Glapiński considers the elevated CPI as a result of external supply shocks. He says that strong economic prospects may add to price pressures but internal sources of inflation are still absent in Poland. ING sees different sources of elevated inflation than the MPC chairman. External shocks were amplified by a pro-inflationary GDP structure in Poland, based on a consumption boom. High CPI also reflects demand pressures and a wage-price spiral, the impact of which will only grow this year. A different take on inflation sources is a reason why elevated CPI is seen to be more persistent.

The beginning of the year will be a focal period to verify the chairman’s opinions as to the impact of higher energy prices materializes. Poland’s CPI inflation increased to 8.6% YoY in December 2021, the highest level seen last year. In annual terms, food price growth also accelerated to 8.6% YoY, while electricity, gas, and other fuels were 14.3% more expensive. Annual average CPI growth of 7.7% is seen in 2022, peaking at around 8.5% YoY in 1Q22 and 8.7% YoY in mid-2022. Inflation is expected to remain elevated even after the price of energy commodities starts to subside. Companies are still in the process of passing rising costs onto consumers. This is encouraged by strong internal demand, driven by a tight labor market.

  1. First, companies will pass on higher energy and other input prices to final consumers; buoyant demand growth and higher wages will mitigate that.
  2. Second, the growth in food prices is projected to be robust due to the soaring cost of fertilizer, among other things.
  3. Thirdly, a tight labour market and upward pressure on wages increase the risk of a wage-price spiral.

The Prime Minister, Mateusz Morawiecki, announced that the government will bring in its “Anti-inflation Shield 2.0” that will include a VAT cut on gasoline and diesel to 8% for 6 months, starting in February. Authorities expect it to reduce pump prices by some 60-70 grosz per liter. We should also learn more about if and when 0% VAT on food will be implemented. These government actions to limit inflation via indirect taxes delay the unavoidable consequences of the rise in energy prices. They will undoubtedly flatten the CPI path this year while extending its elevated level over time. Moreover, returning taxes to their original levels will be a tough political decision as it would result in a rapid jump in the price of fuel and energy.

Glapiński also informed us that the 2021 NBP financial result should be significantly higher (above PLN10bn) than PLN9.3bn reached in 2020. This likely reflects a higher valuation of FX reserves given PLN depreciation, notably against the dollar. The chairman again underlines that the NBP does not target any PLN rate and intervenes in case of excessive volatility. Glapiński also notes that the central bank currently has no plans how to manage its bond portfolio acquired during the course of its QE program.

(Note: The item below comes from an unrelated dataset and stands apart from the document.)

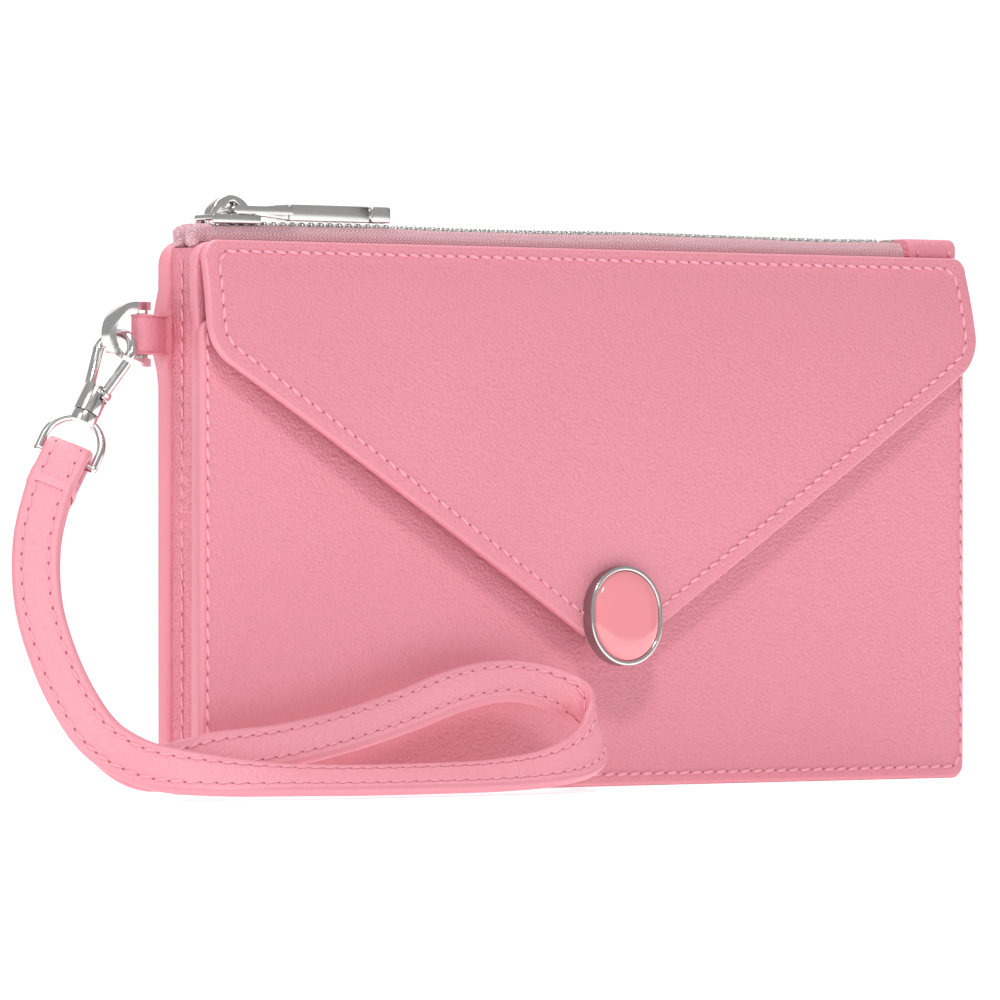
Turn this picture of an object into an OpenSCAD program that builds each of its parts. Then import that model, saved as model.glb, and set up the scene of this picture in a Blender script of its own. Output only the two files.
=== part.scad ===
// Wristlet wallet: slim leather pouch with a top zip, an envelope flap over a
// slip pocket, a side ring and a wrist strap on a swivel snap hook.
// +X runs along the width, -Y is the front, +Z is up, the origin is at the
// middle of the base.

/* [Body] */
// Width of the body
body_w = 204; // [190:1:220]
// Height of the front and back panels
body_h = 113.4; // [108:0.2:120]
// Depth from the slip pocket's front to the back
body_d = 15.5; // [15:0.1:17]
// Corner radius of the panels
corner_r = 4; // [2:0.5:6]
// Thickness of the slip pocket's panel
pocket_t = 2.2; // [1.8:0.1:2.4]
// Height of the slip pocket, as a share of the body's height
pocket_share = 0.86; // [0.8:0.01:0.87]

/* [Flap] */
// Thickness of the flap, leather and lining together
flap_t = 2.2; // [1.8:0.1:2.4]
// Height of the flap's lowest point before rounding
flap_tip_z = 27; // [22:1:32]
// Height of the two side corners of the flap
flap_elbow_z = 92; // [88:1:95]
// How far the flap stands proud of the body on each side
flap_flare = 0.5; // [0:0.5:3]
// How far the flap leans forward at its side corners
flap_lean_elbow = 4.4; // [3:0.2:5]
// How far the flap leans forward at its tip
flap_lean_tip = 8; // [7.6:0.1:9]

/* [Zip] */
// Height of the middle of the teeth
zip_z = 116.8; // [116.6:0.1:117.2]
// Pitch of the teeth on one tape
tooth_pitch = 2.4; // [2.2:0.1:3]
// Length of the zip slider
slider_l = 12; // [11:0.5:13]
// Length of the bar at the end of the zip pull
pull_l = 26; // [22:1:32]

/* [Strap] */
// Width of the wrist strap
strap_w = 9.6; // [8:0.2:9.8]
// Thickness of one layer of the wrist strap
strap_t = 2.2; // [1.8:0.1:2.2]

/* [Hidden] */

LEATHER = [0.93, 0.55, 0.62];
LEATHER_EDGE = [0.96, 0.66, 0.71];
LINING = [0.86, 0.50, 0.58];
TAPE = [0.89, 0.47, 0.57];
NICKEL = [0.80, 0.80, 0.80];
ENAMEL = [0.98, 0.50, 0.55];

// layers through the depth, from the front to the back
half_w = body_w / 2;
front_y = -body_d / 2;
back_y = body_d / 2;
panel_y = front_y + pocket_t;
panel_t = 1.8;
back_t = 2.5;
lining_t = 0.6;
tape_t = 0.5;
tape_play = 0.05;
front_tape_y = panel_y + panel_t + tape_play;
front_lining_y = front_tape_y + tape_t + tape_play;
room_front = front_lining_y + lining_t;
back_panel_y = back_y - back_t;
back_tape_y = back_panel_y - tape_play - tape_t;
back_lining_y = back_tape_y - tape_play - lining_t;
room_back = back_lining_y;
mid_y = (room_front + room_back) / 2;
pocket_h = body_h * pocket_share;
bottom_t = 1.4;
lining_top = body_h - 3;
lining_inset = 7;

// flap, with its hinge line on the outer face
hinge_z = 110.2;
flap_top_z = body_h + 0.4;
elbow_x = half_w + flap_flare;
hinge_y = panel_y - flap_t;
elbow_y = front_y - flap_lean_elbow;
tip_y = front_y - flap_lean_tip;
flap_slope = atan((elbow_y - tip_y) / (flap_elbow_z - flap_tip_z + 4));
lining_share = 0.4;
ornament_z = 36;
ornament_r = 9.5;
ornament_half = 1;
magnet_r = 7;

// zip
tooth_h = 2.4;
tooth_x = 1.05;
teeth_start = -91;
teeth_end = 86;
tape_from = -96.5;
tab_x = 88.3;
tab_end = 101.5;
tab_top = 118;
slider_x = -89.5;
slider_half_y = 3.5;
plate_t = 1.05;
plate_gap = 0.15;
bridge_half_y = 1.4;
bridge_top = 123.3;
pivot_x = slider_x + 0.2;
pivot_z = 120.3;
link_t = 1.6;
link_half_y = 3.3;
link_neck_x = pivot_x + 6.8;
bar_x = pivot_x + 14;
bar_half_y = 2.1;
bar_low = 118.3;
bar_high = 121.7;
cap_l = 5;

// side ring: its bar turns in the tab's fold, its bow points away from the body
ring_z = 94.4;
ring_bar = [-109.3, 3.2];
ring_bar_r = 1.3;
ring_play = 0.06;
ring_outer = 6.65;
ring_t = 1.7;
ring_depth = 3;
ring_bow_x = -111.55;
tab_h = 8.2;
tab_leather = 1.1;

// snap hook: its own +Z points from the swivel to the hook's crown
hook_wire = 1.15;
hook_r = 4.15;
hook_lean = 28.8;
hook_turn = 70;
hook_crown = [-114, 3.2, 94.3];
neck_z = -9.6;
collar_low = -14.4;
collar_r = 2.9;
gate_pivot = [2.2, -9.6];
gate_top = [4.2, -1.6];
joint_swell = 0.07;
gate_eye_r = 1.2;
post_r = 1.2;
loop_drop = 24.85;
loop_wire = 0.9;
loop_inner = strap_w / 2 + 0.4;
loop_turn = 28.7;

// strap: points of its middle line and the direction of its width, from below
// the hook, down to the floor, out along it, round and back
fold_r = loop_wire + 0.25 + strap_t / 2;
strap_down = [-0.55, -0.05, -0.83];
hang = [
    [-137.5, -0.5, 52, 0.75, -0.65, -0.1],
    [-139.5, -4, 40, 0.78, -0.62, 0.05],
    [-138.5, -8, 29, 0.78, -0.58, 0.2],
    [-135.5, -11.5, 19.5, 0.72, -0.52, 0.45],
    [-131, -15, 12, 0.5, -0.35, 0.75],
    [-123.5, -20.5, 7, 0.3, 0.1, 0.9]];
lying = [
    [-113, -28, 5, 0.3, 0.5, 0.7],
    [-100, -33.5, 4.1, 0.15, 0.8, 0.55],
    [-84, -36, 3.7, 0, 0.87, 0.5],
    [-66, -36.5, 3.7, 0, 0.87, 0.5],
    [-48, -36.5, 4, 0, 0.85, 0.53],
    [-33, -36, 5.4, 0, 0.75, 0.65],
    [-22, -33, 8.5, -0.2, 0.4, 0.85],
    [-17, -28.5, 13.5, -0.4, 0, 0.9],
    [-18.5, -24.5, 18.5, -0.3, 0.1, 0.9],
    [-25, -22, 21.8, 0, 0.3, 0.95],
    [-35, -21, 23, 0, 0.5, 0.85],
    [-47, -21, 21.2, 0.1, 0.55, 0.8],
    [-61, -21.3, 17, 0.1, 0.6, 0.8],
    [-77, -21.6, 13, 0.1, 0.6, 0.8],
    [-92, -21.4, 10.4, 0.1, 0.5, 0.85],
    [-106, -20.4, 9, 0.15, 0.35, 0.9]];
strap_steps = 3;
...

At the end of January, two out of three Senate members should leave, ie, Eugeniusz Gatnar (hawk) and Jerzy Kropiwnicki (swing voter). They will be replaced with new candidates, ie, Ludwik Kotecki and Przemyslaw Litwiniuk, who will be appointed on 12 January. Analysts believe the new MPC members should show a similar bias to those who are leaving their posts. The third candidate from the Senate, Joanna Tyrowicz, should replace the outgoing Rafal Sura by November 2022 at the latest. She should hold a more hawkish bias too.